→ **YOUR INSTRUCTIONS**
Please give the listing again in its entirety, exactly as written.

→ **GIVEN DATA**
◆ ◆ ◆
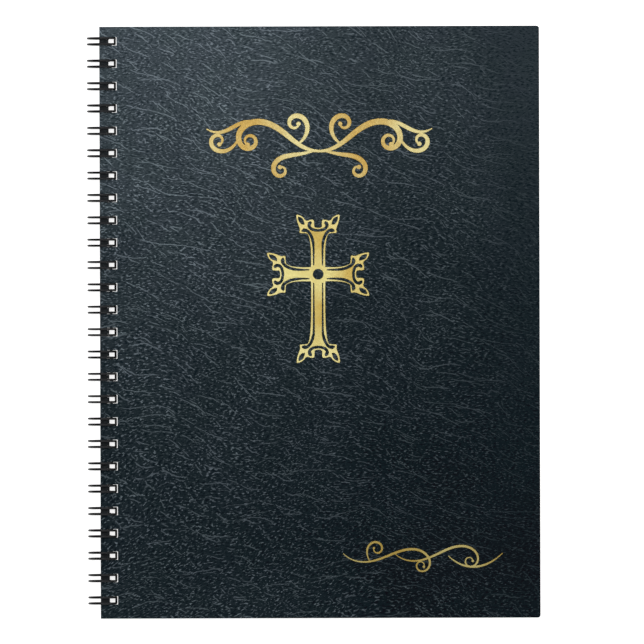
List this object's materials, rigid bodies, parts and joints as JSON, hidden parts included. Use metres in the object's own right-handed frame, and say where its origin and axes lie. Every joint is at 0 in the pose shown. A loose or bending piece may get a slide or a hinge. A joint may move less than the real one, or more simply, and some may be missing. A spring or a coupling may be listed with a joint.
{
  "type": "wire-bound bible cover notebook",
  "caption": "Closed wire-bound book with a dark leather-look cover, gold cross and scrolls; covers and leaves turn on a black double-loop wire.",
  "frame": {"origin": "the middle of the closed book's bounding box, on the surface that it lies on", "axes": "+X from the spine to the fore-edge, +Y up the page towards its head, +Z out of the front cover"},
  "size_m": [0.17, 0.2222, 0.0112],
  "materials": {
    "leatherette": "grained, soft satin, slate blue-black",
    "board": "uncoated white card",
    "lining": "matt cream endpaper",
    "leaves": "matt ivory writing paper",
    "wire": "black nylon-coated, semi-gloss",
    "foil": "hot-stamped gold foil"
  },
  "bodies": {
    "wire": {"binding_wire": "wire"},
    "back_cover": {"back_cover_leatherette": "leatherette", "back_cover_board": "board", "back_cover_lining": "lining"},
    "leaves_01": {"leaf_section_01": "leaves"},
    "leaves_02": {"leaf_section_02": "leaves"},
    "leaves_03": {"leaf_section_03": "leaves"},
    "leaves_04": {"leaf_section_04": "leaves"},
    "leaves_05": {"leaf_section_05": "leaves"},
    "leaves_06": {"leaf_section_06": "leaves"},
    "leaves_07": {"leaf_section_07": "leaves"},
    "leaves_08": {"leaf_section_08": "leaves"},
    "leaves_09": {"leaf_section_09": "leaves"},
    "leaves_10": {"leaf_section_10": "leaves"},
    "front_cover": {"front_cover_lining": "lining", "front_cover_board": "board", "front_cover_leatherette": "leatherette", "cross_foil": "foil", "head_scroll_foil": "foil", "foot_scroll_foil": "foil"}
  },
  "joints": [
    {"name": "back_cover_turn", "type": "hinge", "parent": "wire", "child": "back_cover", "pos_m": [-0.08022, 0, 0.00559], "axis": [0, -1, 0], "range_deg": [0, 180]},
    {"name": "leaves_01_turn", "type": "hinge", "parent": "back_cover", "child": "leaves_01", "pos_m": [-0.08022, 0, 0.00559], "axis": [0, -1, 0], "range_deg": [0, 180]},
    {"name": "leaves_02_turn", "type": "hinge", "parent": "leaves_01", "child": "leaves_02", "pos_m": [-0.08022, 0, 0.00559], "axis": [0, -1, 0], "range_deg": [0, 180]},
    {"name": "leaves_03_turn", "type": "hinge", "parent": "leaves_02", "child": "leaves_03", "pos_m": [-0.08022, 0, 0.00559], "axis": [0, -1, 0], "range_deg": [0, 180]},
    {"name": "leaves_04_turn", "type": "hinge", "parent": "leaves_03", "child": "leaves_04", "pos_m": [-0.08022, 0, 0.00559], "axis": [0, -1, 0], "range_deg": [0, 180]},
    {"name": "leaves_05_turn", "type": "hinge", "parent": "leaves_04", "child": "leaves_05", "pos_m": [-0.08022, 0, 0.00559], "axis": [0, -1, 0], "range_deg": [0, 180]},
    {"name": "leaves_06_turn", "type": "hinge", "parent": "leaves_05", "child": "leaves_06", "pos_m": [-0.08022, 0, 0.00559], "axis": [0, -1, 0], "range_deg": [0, 180]},
    {"name": "leaves_07_turn", "type": "hinge", "parent": "leaves_06", "child": "leaves_07", "pos_m": [-0.08022, 0, 0.00559], "axis": [0, -1, 0], "range_deg": [0, 180]},
    {"name": "leaves_08_turn", "type": "hinge", "parent": "leaves_07", "child": "leaves_08", "pos_m": [-0.08022, 0, 0.00559], "axis": [0, -1, 0], "range_deg": [0, 180]},
    {"name": "leaves_09_turn", "type": "hinge", "parent": "leaves_08", "child": "leaves_09", "pos_m": [-0.08022, 0, 0.00559], "axis": [0, -1, 0], "range_deg": [0, 180]},
    {"name": "leaves_10_turn", "type": "hinge", "parent": "leaves_09", "child": "leaves_10", "pos_m": [-0.08022, 0, 0.00559], "axis": [0, -1, 0], "range_deg": [0, 180]},
    {"name": "front_cover_turn", "type": "hinge", "parent": "leaves_10", "child": "front_cover", "pos_m": [-0.08022, 0, 0.00559], "axis": [0, -1, 0], "range_deg": [0, 181.98]}
  ]
}
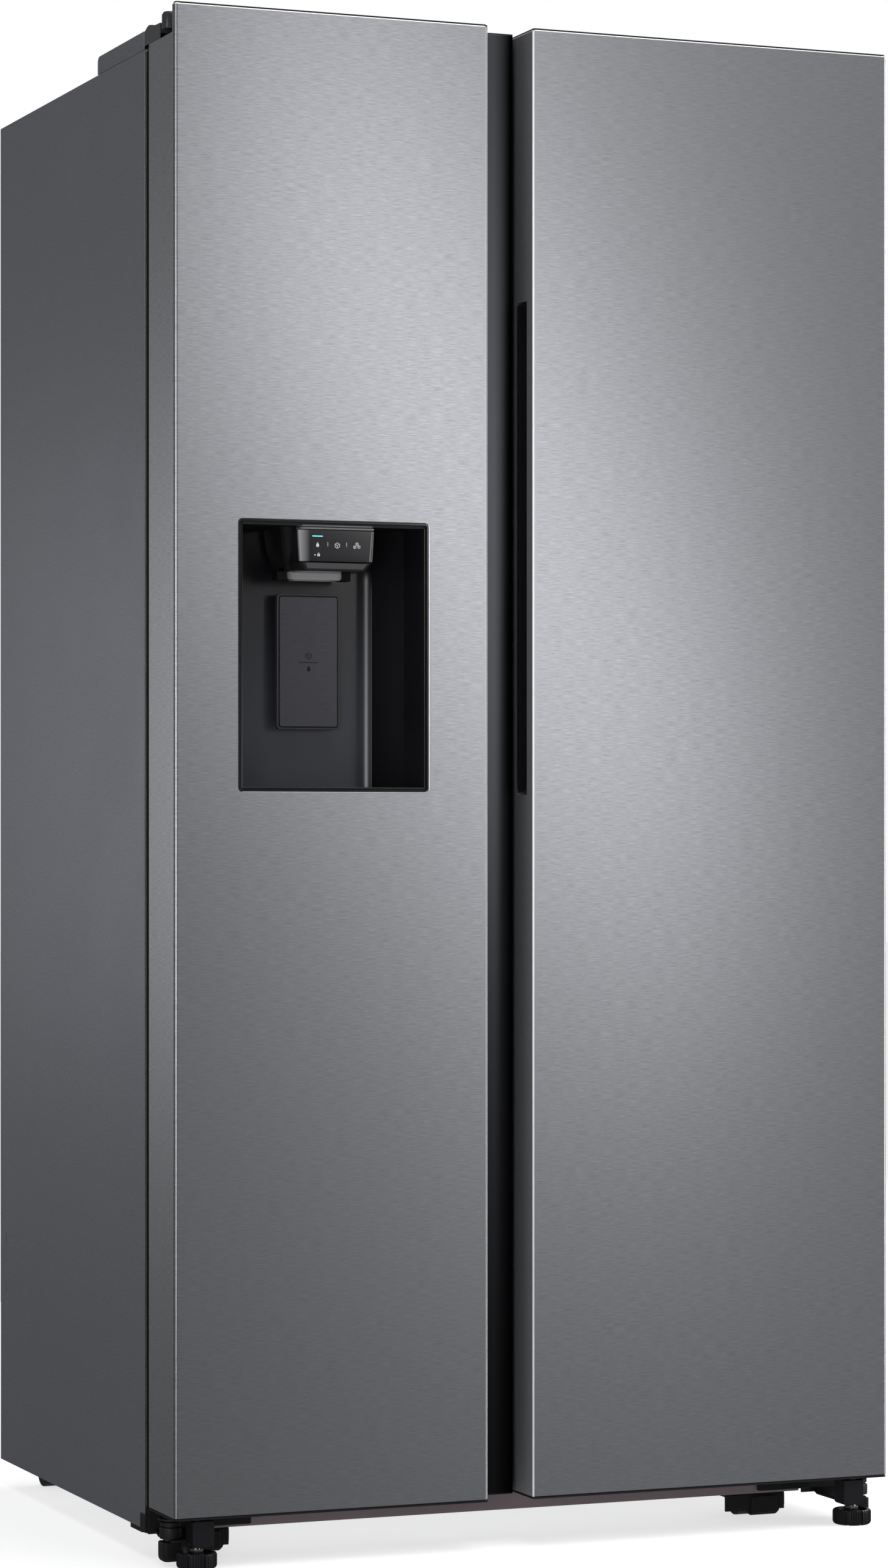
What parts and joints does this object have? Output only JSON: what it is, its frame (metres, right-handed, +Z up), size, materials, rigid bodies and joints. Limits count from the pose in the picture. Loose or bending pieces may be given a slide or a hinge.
◆ ◆ ◆
→ **FINAL RESULT**
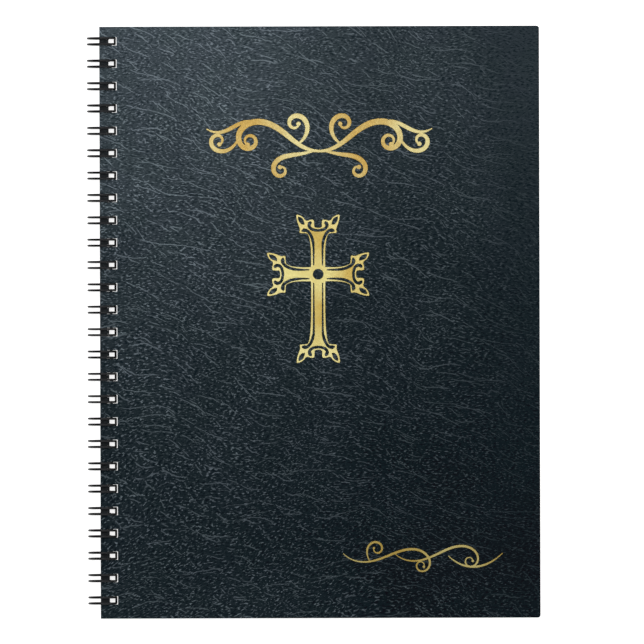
List this object's materials, rigid bodies, parts and joints as JSON, hidden parts included. Use metres in the object's own right-handed frame, and say where its origin and axes lie. Every joint is at 0 in the pose shown. A loose or bending piece may get a slide or a hinge. A joint may move less than the real one, or more simply, and some may be missing. A spring or a coupling may be listed with a joint.
{
  "type": "wire-bound bible cover notebook",
  "caption": "Closed wire-bound book with a dark leather-look cover, gold cross and scrolls; covers and leaves turn on a black double-loop wire.",
  "frame": {"origin": "the middle of the closed book's bounding box, on the surface that it lies on", "axes": "+X from the spine to the fore-edge, +Y up the page towards its head, +Z out of the front cover"},
  "size_m": [0.17, 0.2222, 0.0112],
  "materials": {
    "leatherette": "grained, soft satin, slate blue-black",
    "board": "uncoated white card",
    "lining": "matt cream endpaper",
    "leaves": "matt ivory writing paper",
    "wire": "black nylon-coated, semi-gloss",
    "foil": "hot-stamped gold foil"
  },
  "bodies": {
    "wire": {"binding_wire": "wire"},
    "back_cover": {"back_cover_leatherette": "leatherette", "back_cover_board": "board", "back_cover_lining": "lining"},
    "leaves_01": {"leaf_section_01": "leaves"},
    "leaves_02": {"leaf_section_02": "leaves"},
    "leaves_03": {"leaf_section_03": "leaves"},
    "leaves_04": {"leaf_section_04": "leaves"},
    "leaves_05": {"leaf_section_05": "leaves"},
    "leaves_06": {"leaf_section_06": "leaves"},
    "leaves_07": {"leaf_section_07": "leaves"},
    "leaves_08": {"leaf_section_08": "leaves"},
    "leaves_09": {"leaf_section_09": "leaves"},
    "leaves_10": {"leaf_section_10": "leaves"},
    "front_cover": {"front_cover_lining": "lining", "front_cover_board": "board", "front_cover_leatherette": "leatherette", "cross_foil": "foil", "head_scroll_foil": "foil", "foot_scroll_foil": "foil"}
  },
  "joints": [
    {"name": "back_cover_turn", "type": "hinge", "parent": "wire", "child": "back_cover", "pos_m": [-0.08022, 0, 0.00559], "axis": [0, -1, 0], "range_deg": [0, 180]},
    {"name": "leaves_01_turn", "type": "hinge", "parent": "back_cover", "child": "leaves_01", "pos_m": [-0.08022, 0, 0.00559], "axis": [0, -1, 0], "range_deg": [0, 180]},
    {"name": "leaves_02_turn", "type": "hinge", "parent": "leaves_01", "child": "leaves_02", "pos_m": [-0.08022, 0, 0.00559], "axis": [0, -1, 0], "range_deg": [0, 180]},
    {"name": "leaves_03_turn", "type": "hinge", "parent": "leaves_02", "child": "leaves_03", "pos_m": [-0.08022, 0, 0.00559], "axis": [0, -1, 0], "range_deg": [0, 180]},
    {"name": "leaves_04_turn", "type": "hinge", "parent": "leaves_03", "child": "leaves_04", "pos_m": [-0.08022, 0, 0.00559], "axis": [0, -1, 0], "range_deg": [0, 180]},
    {"name": "leaves_05_turn", "type": "hinge", "parent": "leaves_04", "child": "leaves_05", "pos_m": [-0.08022, 0, 0.00559], "axis": [0, -1, 0], "range_deg": [0, 180]},
    {"name": "leaves_06_turn", "type": "hinge", "parent": "leaves_05", "child": "leaves_06", "pos_m": [-0.08022, 0, 0.00559], "axis": [0, -1, 0], "range_deg": [0, 180]},
    {"name": "leaves_07_turn", "type": "hinge", "parent": "leaves_06", "child": "leaves_07", "pos_m": [-0.08022, 0, 0.00559], "axis": [0, -1, 0], "range_deg": [0, 180]},
    {"name": "leaves_08_turn", "type": "hinge", "parent": "leaves_07", "child": "leaves_08", "pos_m": [-0.08022, 0, 0.00559], "axis": [0, -1, 0], "range_deg": [0, 180]},
    {"name": "leaves_09_turn", "type": "hinge", "parent": "leaves_08", "child": "leaves_09", "pos_m": [-0.08022, 0, 0.00559], "axis": [0, -1, 0], "range_deg": [0, 180]},
    {"name": "leaves_10_turn", "type": "hinge", "parent": "leaves_09", "child": "leaves_10", "pos_m": [-0.08022, 0, 0.00559], "axis": [0, -1, 0], "range_deg": [0, 180]},
    {"name": "front_cover_turn", "type": "hinge", "parent": "leaves_10", "child": "front_cover", "pos_m": [-0.08022, 0, 0.00559], "axis": [0, -1, 0], "range_deg": [0, 181.98]}
  ]
}
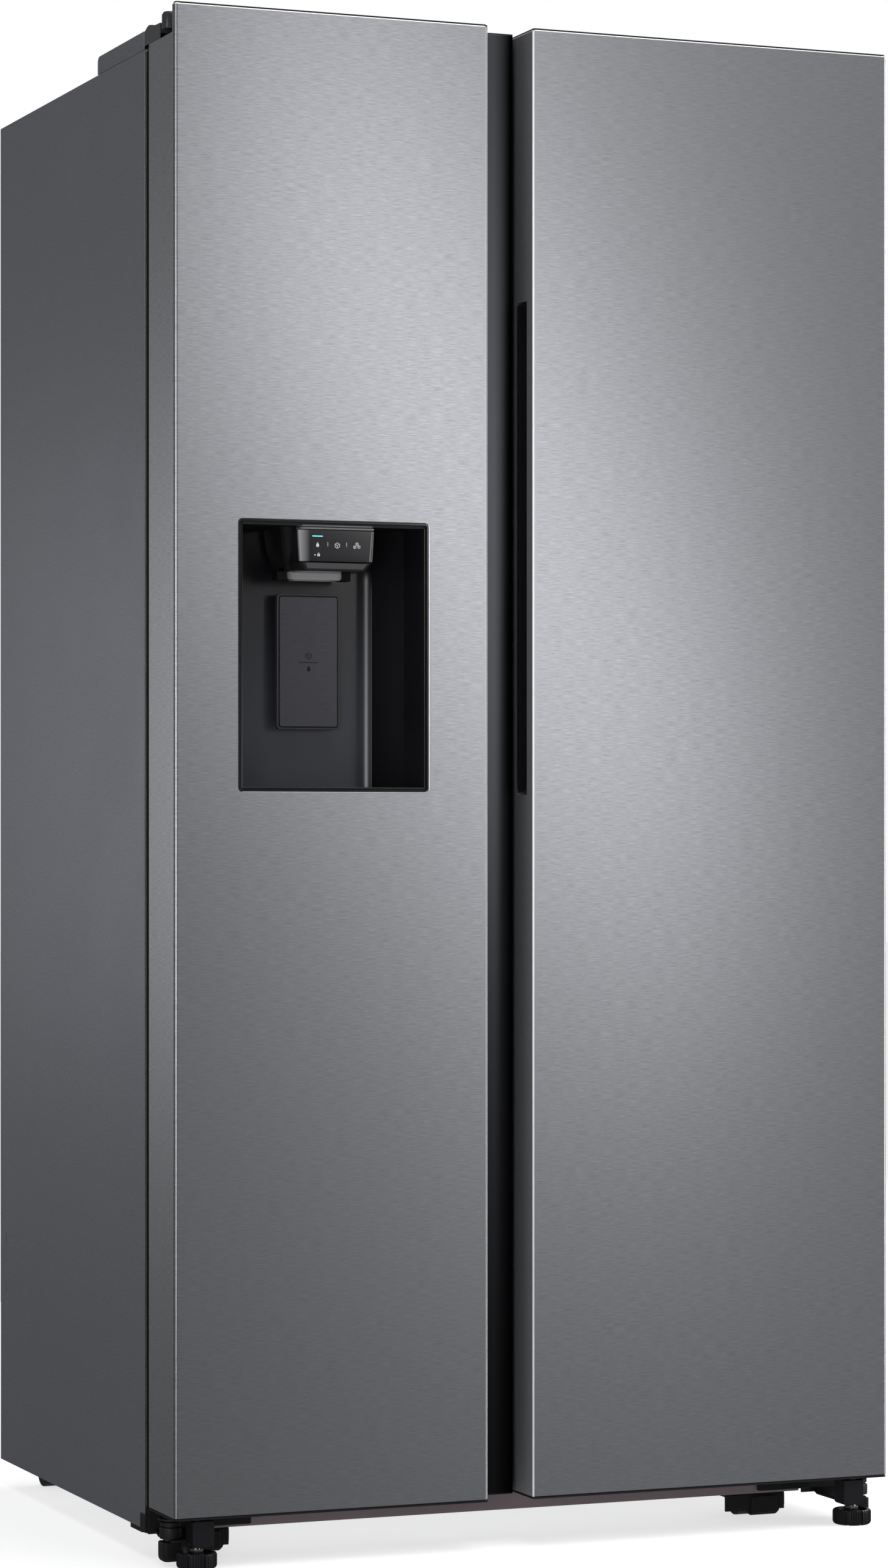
What parts and joints does this object have? Output only JSON: what it is, its frame (metres, right-handed, +Z up), size, materials, rigid bodies and joints. Limits count from the pose in the picture. Loose or bending pieces may be given a slide or a hinge.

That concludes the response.